The best scenes pack wit and excitement but are short-lived. I enjoyed simple moments like Portia reading, in voiceover, college admission essays. It made me feel like it was only yesterday since I wrote one. I knew I was a good writer but I was so nervous; I remember sending my essay and not feeling very confident about it. The words being read are fun to listen to because the essays have character in them. I would have liked to have heard more. In addition, there are a few silly scenes like Portia grabbing someone’s else’s baby in an attempt to “help.” I laughed but there are not enough of them.
A potentially great scene involves the officers and the dean of admission assessing and voting as to which applicants deserve to receive an acceptance letter. However, the screenplay and direction seem timid to allow a scene to run longer than they should. As a result, the picture fails to engage us completely. After presenting numbers like grade point average, SAT scores, and the like, there is not enough silence to let the audience think about whether the applicant should get in based on those only. Instead, it rushes through the numbers, extracurricular activities, and other recognitions.
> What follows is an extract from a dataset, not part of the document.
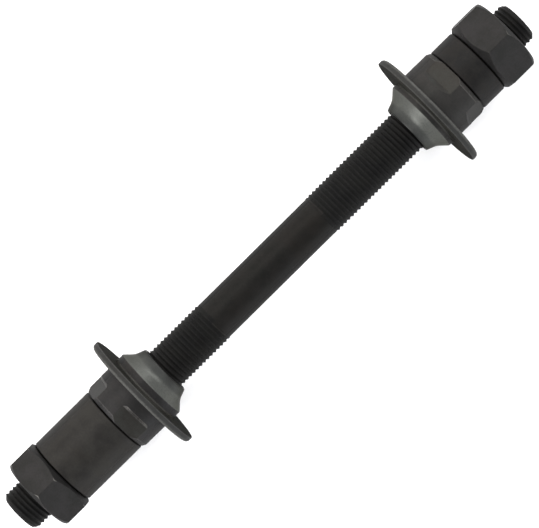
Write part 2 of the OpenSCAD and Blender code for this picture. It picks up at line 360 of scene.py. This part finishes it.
def cone(prefix, side, flat_angle):
    """Bearing cone. Its profile is a lead-in slope, a hollow ball track and a straight
    body; on four sides the body is cut by a flat at distance h from the axis, so its
    radius there is h / cos(angle from the flat's middle), and a slope runs the flat out."""
    low, high = span(prefix + "_cone")
    length = high - low
    place = high if side == DRIVE else low
    body_r, nose_r, flat_h = radius(prefix + "_cone"), 5.75, 7.5
    bore_r, sink = 4.93, 0.5
    flat_len, runout, rise = 3.7, 1.0, 0.8
    lead, chamfer_in, chamfer_long = 1.5, 0.5, 0.9
    edge = math.degrees(math.acos(flat_h / body_r))
    rim = math.degrees(math.acos(flat_h / (body_r - chamfer_in)))
    quarter = np.unique(np.round(np.concatenate([
        np.linspace(-rim, rim, 17), [-edge, -edge + 0.7, -edge - 0.7, edge, edge - 0.7, edge + 0.7],
        np.linspace(-edge, -rim, 7), np.linspace(rim, edge, 7),
        np.linspace(edge + 0.7, 90 - edge - 0.7, 18)]), 6))
    quarter = quarter[(quarter >= -edge - 0.7) & (quarter < 90 - edge - 0.75)]
    local = np.concatenate([quarter + 90 * k for k in range(4)])
    away = np.radians(np.minimum(np.abs((local + 45) % 90 - 45), edge))
    flat_r = np.minimum(flat_h / np.cos(away), body_r)
    # how far the slope beyond the flat runs before it leaves the body: at the drive side
    # a short step of one length, at the other side longer where the flat is deeper
    depth = np.clip(body_r * np.cos(away) - flat_h, 0, None)
    tail = 0.6 * np.clip(depth / 0.25, 0, 1) if side == DRIVE else depth / rise * runout
    chamfer_r = body_r - chamfer_in
    rim_r = np.minimum(chamfer_r, flat_r)
    chamfer_end = length - np.clip(flat_r - chamfer_r, 0, None) * chamfer_long / chamfer_in
    slope = math.radians(21)
    track_r, steep = 3.4, math.radians(43.5)
    x0 = nose_r + lead * math.tan(slope)
    centre = np.array([x0 + track_r * math.cos(slope), lead - track_r * math.sin(slope)])
    arc = np.linspace(slope, steep, 15)
    track = np.stack([centre[0] - track_r * np.cos(arc), centre[1] + track_r * np.sin(arc)], -1)
    top = track[-1, 1] + (body_r - track[-1, 0]) / math.tan(steep)
    black, ground, milled = 0, 1, 2
    on_flat = np.abs((local + 45) % 90 - 45) <= edge
    cut = np.where(on_flat, milled, black)
    # the balls have rubbed the hollow brighter than the slope that leads into it; the brighter band
    # is also set along the arc as a painted highlight
    polish_and_highlight = np.clip(np.linspace(0.2, 2.2, len(arc)), 0, 1)
    profile = [(bore_r, sink, 0.08, 0, black, 0), (bore_r + sink, 0, 0.06, 0, ground, 0),
               # the nose's corner is darkened below zero: grime and painted shade where the cone
               # meets the thread
               (nose_r, 0, 0.35, -0.3, ground, 0)]
    profile += [(r, y, 0, 0, ground, w) for (r, y), w in zip(track, polish_and_highlight)]
    profile += [
        (body_r, top, 0.1, 0, black, 0),
        (body_r, length - flat_len - 1.4, 0, 0, black, 0),
        # painted highlight: the slope that runs each flat out is lightened towards the worn colour,
        # more on the drive cone
        (body_r, length - flat_len - tail, 0.06, 0, cut,
         (0.5 if side == DRIVE else 0.12) * on_flat),
        (flat_r, length - flat_len, 0.08, 0, cut, 0),
        (flat_r, chamfer_end, 0.1, 0.4, black, 0.2),
        # the outer end's corner and face are darkened below zero: grime and painted shade where the
        # cone meets the spacer
        (rim_r, length, 0.14, -0.8, black, -0.6),
        (bore_r + sink, length, 0.08, 0, black, 0),
        (bore_r, length - sink, 0.08, 0, black, 0),
    ]
    return ring(prefix + "_bearing_cone", profile, np.radians(local + flat_angle), place, side,
                [hardened_cone, ground_track, milled_flat] if side == DRIVE else
                [paler_cone, ground_track, dull_flat],
                prefix + "_cone", prefix + "_cone")


# Caps, spacers

def dust_cap(prefix, side):
    """Stamped ring: flat sheet, a rolled outer corner and a short drawn neck, turned."""
    low, high = span(prefix + "_dust_cap")
    rim_r = radius(prefix + "_dust_cap")
    neck, thick, hole_r = 0.45, high - low - 0.45, radius(prefix + "_cone") + 0.02
    place = high - neck if side == DRIVE else low + neck
    rolled = 0.8
    quarter = np.linspace(0, math.pi / 2, 9)
    sheet, inside = 0, 1
    profile = [(hole_r, -neck, 0.08, 0, inside, 0)]
    profile += [(hole_r + neck * (1 - math.cos(a)), -neck * (1 - math.sin(a)), 0, 0, inside, 0)
                for a in quarter[1:]]
    # painted highlights: the rim's inner corner and the middle of the rolled outer corner are
    # lightened towards the worn colour
    profile += [(rim_r, 0, 0.3, 0.4, sheet, 0)]
    profile += [(rim_r - rolled * (1 - math.cos(a)), thick - rolled * (1 - math.sin(a)), 0,
                 0.65 * math.sin(2 * a), sheet, 0) for a in quarter]
    # the corner at the hole is darkened below zero: grime and painted shade where the cap meets the
    # cone
    profile += [(hole_r, thick, 0.12, -0.6, inside, 0)]
    return ring(prefix + "_stamped_cap", profile, even_angles(160), place, side,
                [stamped_sheet, shaded_inside_sheet], prefix + "_cap", prefix + "_dust_cap")


def spacer(prefix, side):
    """Turned tube with broken edges; its outer chamfers are darkened below zero, grime and painted
    shade in the joints.
    """
    low, high = span(prefix + "_spacer")
    r, bore_r, length, c = radius(prefix + "_spacer"), 5.25, high - low, 0.3
    place = high if side == DRIVE else low
    profile = [(x, y, 0.08, g, 0, t) for x, y, g, t in (
        (bore_r, c, 0, 0), (bore_r + c, 0, 0, 0), (r - c, 0, -0.8, -0.8), (r, c, -0.4, 0),
        (r, length - c, -0.4, -0.8), (r - c, length, -0.8, 0), (bore_r + c, length, 0, 0),
        (bore_r, length - c, 0, 0))]
    return ring(prefix + "_turned_spacer", profile, even_angles(144), place, side,
                [turned_tube if side == DRIVE else dark_tube], prefix + "_spacer",
                prefix + "_spacer")


# Locknuts

def locknut(prefix, side, corner_angle, inner_chamfer, corner_glint):
    """Hexagon nut. Radius of the hexagon at an angle from a flat's middle is
    half width / cos(angle), rounded to a small arc at each corner, and a cone at each
    end cuts the corners back: where the cone meets the hexagon, place = (hexagon
    radius - face radius) x slope."""
    low, high = span(prefix + "_locknut")
    thick = high - low
    place = high if side == DRIVE else low
    width, soft = 16.75, 0.3
    half = width / 2
    centre_r = (half - soft) / math.cos(math.pi / 6)
    inner_face, outer_face = 7.6, 8.05
    corner_r = width / math.sqrt(3)
    inner_slope = inner_chamfer / (corner_r - inner_face)
    outer_slope = 1.1 / (corner_r - outer_face)
    # close columns near the corners, wide ones over the flats
    sixth = np.concatenate([np.linspace(0, 1.4, 6), np.linspace(2.2, 57.8, 34),
                            np.linspace(58.6, 59.72, 5)])
    local = np.concatenate([sixth + 60 * k for k in range(6)])
    from_corner = np.radians(np.abs((local + 30) % 60 - 30))
    flat_r = half / np.cos(np.radians(30) - from_corner)
    reach = centre_r * np.sin(from_corner)
    arc_r = centre_r * np.cos(from_corner) + np.sqrt(np.maximum(soft ** 2 - reach ** 2, 0))
    hexagon = np.where(reach < soft * math.sin(math.pi / 6), arc_r, flat_r)
    # painted glint: near each corner the chamfers' edges are lightened towards the worn colour,
    # strongest on the drive nut
    painted_light_and_wear = np.exp(-(from_corner / math.radians(3)) ** 2)
    bore_r, sink = 4.93, 0.5
    profile = [
        (bore_r, sink, 0.06, 0, 0, 0), (bore_r + sink, 0, 0.06, 0, 0, 0),
        # the inner face's corner is darkened below zero: grime and painted shade where the nut
        # meets the spacer
        (inner_face, 0, 0.15, -0.8, 0, 0),
        (hexagon, (hexagon - inner_face) * inner_slope, 0.08, corner_glint * painted_light_and_wear, 0, 0),
        (hexagon, thick - (hexagon - outer_face) * outer_slope, 0.08,
         0.15 + corner_glint * painted_light_and_wear, 0, 0.1),
        (outer_face, thick, 0.1, 0.25, 0, 0), (bore_r + sink, thick, 0.08, 0.1, 0, 0),
        (bore_r, thick - sink, 0.06, 0, 0, 0),
    ]
    return ring(prefix + "_hexagon_locknut", profile, np.radians(local + corner_angle),
                place, side, [hexagon_bar], prefix + "_locknut", prefix + "_locknut")


axle()
for prefix, side, flat_angle, corner_angle, inner_chamfer, corner_glint in (
    ("drive", DRIVE, 20.5, 1.0, 1.2, 1.0),
    ("other", OTHER, -19.5, 3.0, 1.8, 0.4),
):
    cone(prefix, side, flat_angle)
    dust_cap(prefix, side)
    spacer(prefix, side)
    locknut(prefix, side, corner_angle, inner_chamfer, corner_glint)


# Studio

def studio():
    """A pale floor under the caps' rims, soft lights and an even pale sky."""
    scene = bpy.context.scene
    scene.view_settings.view_transform = "Standard"
    floor_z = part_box("drive_dust_cap")[0].z
    side_m = 3.0
    grid = np.linspace(-side_m, side_m, 5)
    x, y = np.meshgrid(grid, grid, indexing="ij")
    points = np.stack([x, y, np.full_like(x, floor_z - 0.0001)], -1).reshape(-1, 3)
    k, j = np.meshgrid(np.arange(4), np.arange(4), indexing="ij")
    faces = np.stack([k * 5 + j, (k + 1) * 5 + j, (k + 1) * 5 + j + 1, k * 5 + j + 1], -1)
    mesh = bpy.data.meshes.new("paper_floor")
    mesh.from_pydata(points.tolist(), [], faces.reshape(-1, 4).tolist())
    floor = bpy.data.objects.new("paper_floor", mesh)
    bpy.context.collection.objects.link(floor)
    paper = bpy.data.materials.new("white_paper")
    paper.use_nodes = True
    shader = paper.node_tree.nodes["Principled BSDF"]
    shader.inputs["Base Color"].default_value = linear("#fdfdfd")
    shader.inputs["Roughness"].default_value = 0.9
    mesh.materials.append(paper)

    world = bpy.data.worlds.new("studio")
    scene.world = world
    world.use_nodes = True
    sky = world.node_tree.nodes["Background"]
    sky.inputs["Color"].default_value = linear("#fcfdff")
    sky.inputs["Strength"].default_value = 1.38

    for name, spot, size, watts, colour in (
        ("soft_key", (-0.46, 0.0, 0.66), 0.4, 3.68, "#fffaf5"),
        ("low_key", (-0.8, 0.0, 0.07), 0.4, 2.67, "#fff6ec"),
        ("low_fill", (0.8, 0.0, 0.07), 0.4, 2.54, "#f6f9ff"),
        ("low_drive_end", (-0.1, -0.7, 0.16), 0.3, 2.03, "#ffffff"),
        ("low_other_end", (-0.3, 0.65, 0.16), 0.3, 1.27, "#ffffff"),
        ("high_drive_end", (0.0, -0.6, 0.42), 0.3, 1.27, "#ffffff"),
        ("high_other_end", (0.0, 0.6, 0.42), 0.3, 0.89, "#ffffff"),
    ):
        lamp = bpy.data.lights.new(name, "AREA")
        lamp.size = size
        lamp.energy = watts
        lamp.color = linear(colour)[:3]
        holder = bpy.data.objects.new(name, lamp)
        holder.location = spot
        holder.rotation_mode = "QUATERNION"
        holder.rotation_quaternion = (-Vector(spot)).to_track_quat("-Z", "Y")
        bpy.context.collection.objects.link(holder)


def camera():
    """The photograph's view: almost straight down, the axle running up to the right."""
    roll = math.radians(45.34)
    tilt = math.radians(0.5)
    distance = 0.534
    aim = Vector((-0.34, 0.49, 0)) * MM
    back = Vector((0, math.sin(tilt), math.cos(tilt)))
    up = Vector((-math.sin(roll), math.cos(roll), 0))
    right = up.cross(back).normalized()
    up = back.cross(right)
    lens = bpy.data.cameras.new("camera")
    lens.sensor_width = 36
    lens.lens = 172.6
    lens.clip_start, lens.clip_end = 0.01, 10
    holder = bpy.data.objects.new("camera", lens)
    holder.matrix_world = Matrix.Translation(aim + back * distance) @ Matrix(
        (right, up, back)).transposed().to_4x4()
    bpy.context.collection.objects.link(holder)
    bpy.context.scene.camera = holder


studio()
camera()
In the end, it is all a jumble.
The problem with “Admission,” directed by Paul Weitz, is it does not care about the process. It has about five to six subplots but it does get into the nitty-gritty of what it is really like to be a woman who hopes to advance her career, a newly single person meeting a potential mate, a daughter who feels rejected by her own mother, and someone who thinks she is ready to be a parent. Since the process and details fall on the wayside, the film ends up being merely a trifle.